TAXI IN AND SHUTDOWN
After your landing has been accomplished and you have taxied back to the base, you will want to continue to observe your S turning and canting procedures to ensure that the taxiway environment before you is clear. As you taxi to the parking area, you will want to keep the marshaller insight and follow his instructions. Remember, keeping the marshaller insight is going to be more difficult from the backseat than the front seat, so use special caution at this time.
The marshaller may direct you to make an abrupt turn or sharp turn, and once again, this will require to unlock- ing the tail wheel. Because the aircraft can turn sharply with an unlocked tail wheel, be judicious in your application of rudder pressure to effect the turn and be prepared to apply opposite rudder and braking, if necessary, to arrest the turn in the event the rate of turn becomes excessive.
Prior to shutting down, you will verify that the front seat pilot has turned off the radios, and then you will follow your normal shut down procedure of advancing the power to 1200 rpm and then collapsing the propeller such that the rpm generally deteriorates from 1200 rpm to 800 rpm.

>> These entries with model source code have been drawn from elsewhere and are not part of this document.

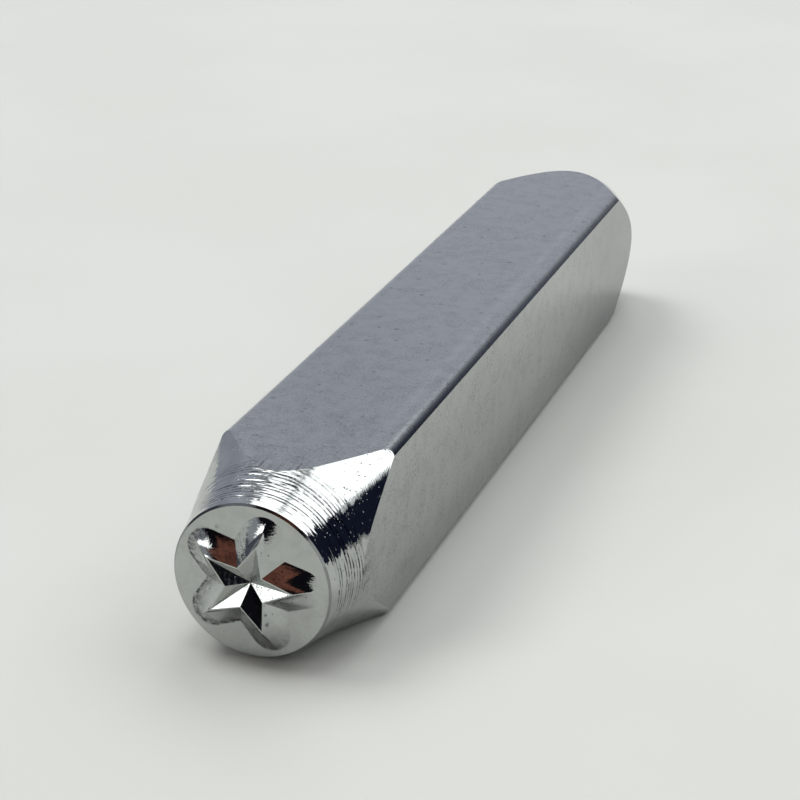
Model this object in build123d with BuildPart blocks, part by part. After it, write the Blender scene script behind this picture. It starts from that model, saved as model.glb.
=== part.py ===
from build123d import *
import math
import os

# Steel design punch: a square shank with a turned neck and star face at one end and a turned
# striking end at the other. It lies on one flat of its shank. All sizes are in millimetres.
# X is across the shank, Y runs along it from the star face to the striking end, Z is up.

# ---- Driving dimensions -------------------------------------------------------------------

# Whole punch
overall_length = 65.0      # star crest to striking face
shank_width = 10.0         # across the flats
shank_edge_radius = 0.5    # round along the four long edges

# Turned neck and stamping face
neck_offset_x = -0.22      # neck axis from the shank's axis: it is turned a little off centre
neck_offset_z = -0.23
face_inset = 0.44          # half the shank's width less the radius of the round face
face_bevel = 0.12          # small bevel round the face's rim
neck_length = 7.1          # face to where the neck runs out on the long edges
neck_hollow = 0.24         # how far the neck's flank dips inside a straight cone

# Turned striking end
strike_inset = 0.5         # half the shank's width less the radius of the striking face
strike_bevel = 0.3         # bevel round the striking face's rim
strike_taper_length = 6.3  # striking face to where the taper runs out on the long edges

# Raised star
star_points = 5
star_turn = 2.5            # degrees, from +X to the nearest point of the star, towards +Z
star_height = 0.8          # crest above the face
star_margin = 0.48         # plain border between the star's foot and the rim of the face
star_tip_spread = 1.36     # how far the flank spreads outwards from crest to foot at a point
star_notch_spread = 1.28   # the same at a notch between two points
star_foot_round = 1.15     # round on each point of the foot
star_crest_round = 0.03    # round on each point of the crest
star_notch_share = 0.455   # notch radius as a share of the point radius, on the crest
star_land = 0.03           # width of the flat left along the crest
star_bowl_floor = 0.04     # lowest point of the carved bowl above the face

# ---- Derived sizes ------------------------------------------------------------------------

half_width = shank_width / 2
edge_reach = math.hypot(half_width, half_width - shank_edge_radius)
blank_radius = edge_reach + 2.0

crest_y = -overall_length / 2
face_y = crest_y + star_height
strike_y = overall_length / 2

neck_z = half_width + neck_offset_z
face_radius = half_width - face_inset
strike_radius = half_width - strike_inset

foot_tip_radius = face_radius - star_margin
crest_tip_radius = foot_tip_radius - star_tip_spread
crest_notch_radius = crest_tip_radius * star_notch_share
foot_notch_radius = crest_notch_radius + star_notch_spread

point_angle = 360 / star_points


# ---- Planes and outlines ------------------------------------------------------------------

def cross_plane(x, y, z):
    """Plane across the punch: local x is +X, local y is +Z, and its normal is -Y."""
    return Plane(origin=(x, y, z), x_dir=(1, 0, 0), z_dir=(0, -1, 0))


def turning_plane(x, z):
    """Plane through a turning axis: local x runs along +Y and local y is the radius."""
    return Plane(origin=(x, 0, z), x_dir=(0, 1, 0), z_dir=(1, 0, 0))


def turning_axis(x, z):
    """Axis along +Y through x and z."""
    return Axis((x, 0, z), (0, 1, 0))


def polar(radius, angle):
    """Point at a radius and an angle in degrees."""
    return Vector(radius, 0).rotate(Axis.Z, angle)


def star_outline(tip_radius, notch_radius, tip_round):
    """Closed star of straight flanks that run tangent onto a round at each point."""
    centre = Vector(tip_radius - tip_round, 0)
    notch = polar(notch_radius, point_angle / 2)
    to_notch = notch - centre
    swing = math.degrees(math.acos(tip_round / to_notch.length))
    tangent_angle = math.degrees(math.atan2(to_notch.Y, to_notch.X)) - swing
    tangent = centre + polar(tip_round, tangent_angle)
    mirrored = Vector(tangent.X, -tangent.Y)
    for index in range(star_points):
        turn = star_turn + index * point_angle
        start = mirrored.rotate(Axis.Z, turn)
        end = tangent.rotate(Axis.Z, turn)
        valley = notch.rotate(Axis.Z, turn)
        next_start = mirrored.rotate(Axis.Z, turn + point_angle)
        ThreePointArc(start, polar(tip_radius, turn), end)
        Line(end, valley)
        Line(valley, next_start)


# ---- Punch --------------------------------------------------------------------------------

with BuildPart() as star_punch:
    # Square shank with rounded long edges
    with BuildSketch(cross_plane(0, face_y, half_width)):
        RectangleRounded(shank_width, shank_width, shank_edge_radius)
    extrude(amount=face_y - strike_y)

    # Face rim and hollow neck, turned about the neck's axis and flaring clear of the shank
    with BuildSketch(turning_plane(neck_offset_x, neck_z)):
        with BuildLine():
            rim = Polyline(
                (face_y, 0),
                (face_y, face_radius - face_bevel),
                (face_y + face_bevel, face_radius),
            )
            neck = SagittaArc(rim @ 1, (face_y + neck_length, edge_reach), -neck_hollow)
            flare = Line(neck @ 1, neck @ 1 + (neck % 1) * (blank_radius / (neck % 1).Y))
            Polyline(flare @ 1, (strike_y, (flare @ 1).Y), (strike_y, 0), (face_y, 0))
        make_face()
    revolve(axis=turning_axis(neck_offset_x, neck_z), mode=Mode.INTERSECT)

    # Striking taper and rim, turned about the shank's axis
    taper_slope = (edge_reach - strike_radius) / (strike_taper_length - strike_bevel)
    taper_run_out = (blank_radius - edge_reach) / taper_slope
    with BuildSketch(turning_plane(0, half_width)):
        Polygon(
            (face_y, 0),
            (face_y, blank_radius),
            (strike_y - strike_taper_length - taper_run_out, blank_radius),
            (strike_y - strike_bevel, strike_radius),
            (strike_y, strike_radius - strike_bevel),
            (strike_y, 0),
            align=None,
        )
    revolve(axis=turning_axis(0, half_width), mode=Mode.INTERSECT)

    # Raised star: flanks slope from a wide rounded foot up to a sharp crest
    with BuildSketch(cross_plane(neck_offset_x, face_y, neck_z)):
        with BuildLine():
            star_outline(foot_tip_radius, foot_notch_radius, star_foot_round)
        make_face()
    with BuildSketch(cross_plane(neck_offset_x, crest_y, neck_z)) as crest:
        with BuildLine():
            star_outline(crest_tip_radius, crest_notch_radius, star_crest_round)
        make_face()
    loft(ruled=True)

    # Bowl: ten facets fall from the crest to one point above the middle of the face
    with BuildSketch(cross_plane(neck_offset_x, crest_y, neck_z)) as bowl_mouth:
        add(crest.sketch_local)
        offset(amount=-star_land, kind=Kind.INTERSECTION, mode=Mode.REPLACE)
    bowl_bottom = Vertex(neck_offset_x, face_y - star_bowl_floor, neck_z)
    loft(sections=[bowl_mouth.sketch.face(), bowl_bottom], ruled=True, mode=Mode.SUBTRACT)

star_punch.part.label = "star_punch"

os.makedirs("parts", exist_ok=True)
export_step(star_punch.part, "parts/star_punch.step")
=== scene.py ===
import math

import bpy
import numpy as np
from mathutils import Matrix, Vector


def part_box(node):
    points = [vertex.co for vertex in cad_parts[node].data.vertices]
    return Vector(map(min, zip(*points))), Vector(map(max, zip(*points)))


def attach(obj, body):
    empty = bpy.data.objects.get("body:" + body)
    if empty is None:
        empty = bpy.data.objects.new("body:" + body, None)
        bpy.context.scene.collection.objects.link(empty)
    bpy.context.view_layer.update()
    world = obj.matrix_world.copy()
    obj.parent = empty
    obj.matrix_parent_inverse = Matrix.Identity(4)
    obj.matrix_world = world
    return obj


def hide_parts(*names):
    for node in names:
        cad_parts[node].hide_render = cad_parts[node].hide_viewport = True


# A plated steel design punch lying on a pale table. Lengths are in millimetres until the mesh is
# made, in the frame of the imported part: X across, Y along the punch, Z up, star face towards -Y.

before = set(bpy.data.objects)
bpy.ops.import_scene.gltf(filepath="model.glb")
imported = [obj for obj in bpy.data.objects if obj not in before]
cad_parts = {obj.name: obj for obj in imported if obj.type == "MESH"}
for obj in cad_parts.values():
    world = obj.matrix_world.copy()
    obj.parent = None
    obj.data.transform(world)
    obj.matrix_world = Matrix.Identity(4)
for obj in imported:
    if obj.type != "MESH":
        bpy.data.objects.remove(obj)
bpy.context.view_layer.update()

MM = 0.001
TURN = 2 * math.pi

# ---- Sizes --------------------------------------------------------------------------------

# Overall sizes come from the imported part, and the rest repeat its design
low, high = (np.array(corner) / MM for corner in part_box("star_punch"))
shank_width = high[0] - low[0]
half_width = shank_width / 2
shank_axis = np.array([(low[0] + high[0]) / 2, low[2] + half_width])
shank_edge_radius = 0.5

# The top and bottom roll off at their edges, down to a crisp line on each side flat
edge_roll = 0.68
edge_roll_radius = 0.757

neck_axis = shank_axis + np.array([-0.22, -0.23])
face_radius = half_width - 0.44
face_bevel = 0.12
neck_length = 7.1
neck_hollow = 0.24

strike_radius = half_width - 0.5
strike_bevel = 0.3
strike_taper_length = 6.3

# The star has a crest outline on top and a wider foot outline on the face
star_points = 5
star_turn = math.radians(2.5)
star_height = 0.8
foot_tip_radius = face_radius - 0.48
crest_tip_radius = foot_tip_radius - 1.36
crest_notch_radius = crest_tip_radius * 0.455
foot_notch_radius = crest_notch_radius + 1.28
foot_round = 1.15
crest_round = 0.03
flank_hollow = 0.3

# A narrow land runs inside the crest, round the carved middle
star_land = 0.06
land_tip_inset = 2.5 * star_land
land_notch_inset = 1.2 * star_land
land_round = 0.001
star_bowl_floor = 0.04

# Painted shade in the star's bowl, in the corner at its foot and along the neck's cuts, as a share of full
# cover
star_painted_shade = 0.75
face_painted_shade_share = 0.4
painted_shade_strip = 0.05
unshaded_strip = 0.12

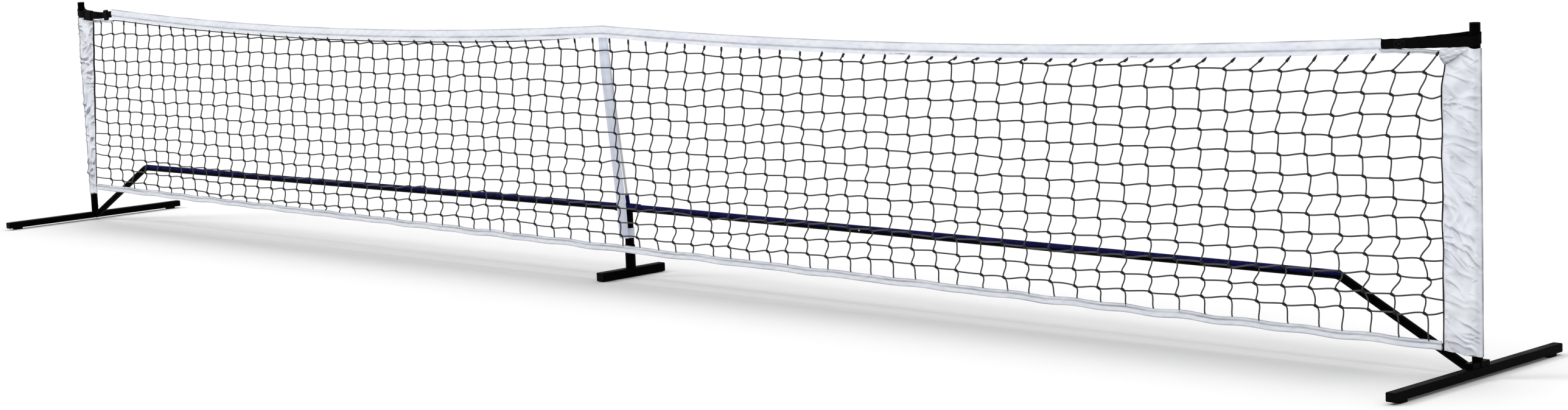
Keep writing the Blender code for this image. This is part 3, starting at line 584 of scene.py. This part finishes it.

You will allow the engine to scavenge oil from the propeller governor for one minute before reducing the power and momentarily turning off the magnetos to verify that you do not have a grounded wire on a magneto. Then you will pull the mixture control to the full aft position to shut off the engine.
Even pilots with hundreds of hours in Texans will find flying from the backseat a new environment. You have no forward visibility looking directly in front of you, and you have to learn to adapt to employing your peripheral vision to maintain situational awareness. In flying the aircraft, there really is not a great deal to see in front of you, and flying from the backseat in cruise flight feels almost like an instrument check-ride. Most of what you can see is in the flight instruments directly in front of you. Again, S turns are required to maintain an awareness of your orientation to landmarks, the runway, and potential traffic. Without question, flying a Texan from the backseat is a unique challenge and opportunity to advance your flying skills.